CS colloquium talk: Joint Language-Vision Inference in Machines and Humans

Date: 
Tuesday, December 12, 2017 - 3:30pm
Location: 
HFH 1132
Title: 
Joint Language-Vision Inference in Machines and Humans
Speaker: 
Jeffrey Mark Siskind
Host: 
William Wang

              Jeffrey Mark Siskind
                School of Electrical and Computer Engineering
                              Purdue University

I will present several frameworks for performing joint inference across
vision, language, and motor control.  The first is a unified cost function
relating video, sentences, and a lexicon.  Multidirectional inference supports
video captioning, producing sentences from video and a lexicon, video
retrieval, searching for video given a sentential query and a lexicon, and
language acquisition, learning a lexicon from sententially annotated video.
The second is a unified cost function relating mobile robot navigation,
sentences, and a lexicon.  Multidirectional inference supports language
acquisition, learning a lexicon from sententially annotated navigational
paths, generation, producing sentential descriptions of mobile robot paths
driven under teleoperation, and comprehension, automatically driving a mobile
robot given sentential description of route plans.  The third uses sentential
annotation to assist video object codiscovery.  Joint inference between video
and language can be used to discover objects without any pretrained object
detector models from a small number of example videos that have been annotated
with sentential description but no object bounding boxes.  Finally, I will
present investigation of how the human brain performs joint inference between
language and vision.  FMRI studies allow training computer models to recover
semantic content from brain scans.  We can train models solely on subjects
watching video and use the models to recover semantic content from brain scans
of different subjects reading sentences.  We can similarly train models solely
on subjects reading sentences and use the models to recover semantic content
from brain scans of different subjects watching video.  The ability to perform
cross modal and cross subject decoding, as well as the significant overlap in
brain regions used by the models, points to a common semantic representation
employed by the human brain across modality and subject.

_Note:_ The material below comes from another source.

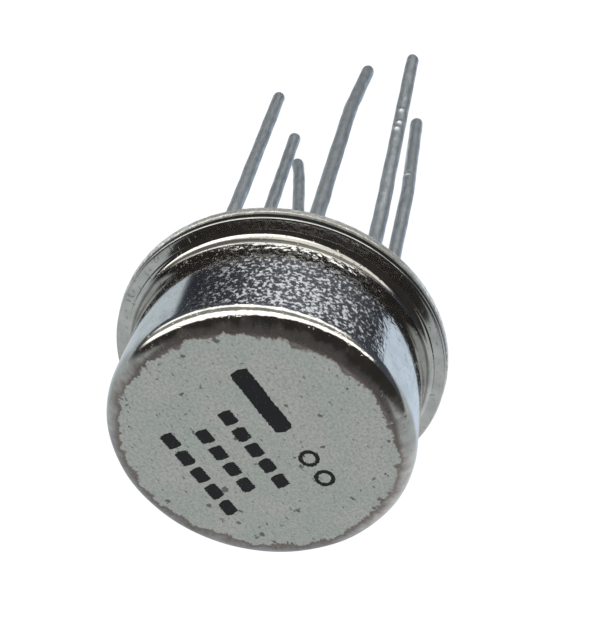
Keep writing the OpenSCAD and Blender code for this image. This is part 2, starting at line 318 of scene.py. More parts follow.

Jeffrey M. Siskind received the B.A. degree in computer science from the
Technion, Israel Institute of Technology, Haifa, in 1979, the S.M. degree in
computer science from the Massachusetts Institute of Technology (M.I.T.),
Cambridge, in 1989, and the Ph.D. degree in computer science from M.I.T. in
1992.  He did a postdoctoral fellowship at the University of Pennsylvania
Institute for Research in Cognitive Science from 1992 to 1993.  He was an
assistant professor at the University of Toronto Department of Computer
Science from 1993 to 1995, a senior lecturer at the Technion Department of
Electrical Engineering in 1996, a visiting assistant professor at the
University of Vermont Department of Computer Science and Electrical
Engineering from 1996 to 1997, and a research scientist at NEC Research
Institute, Inc. from 1997 to 2001.  He joined the Purdue University School of
Electrical and Computer Engineering in 2002 where he is currently an associate
professor.  His research interests include computer vision, robotics, artificial
intelligence, neuroscience, cognitive science, computational linguistics,
child language acquisition, automatic differentiation, and programming
languages and compilers.

Everyone welcome!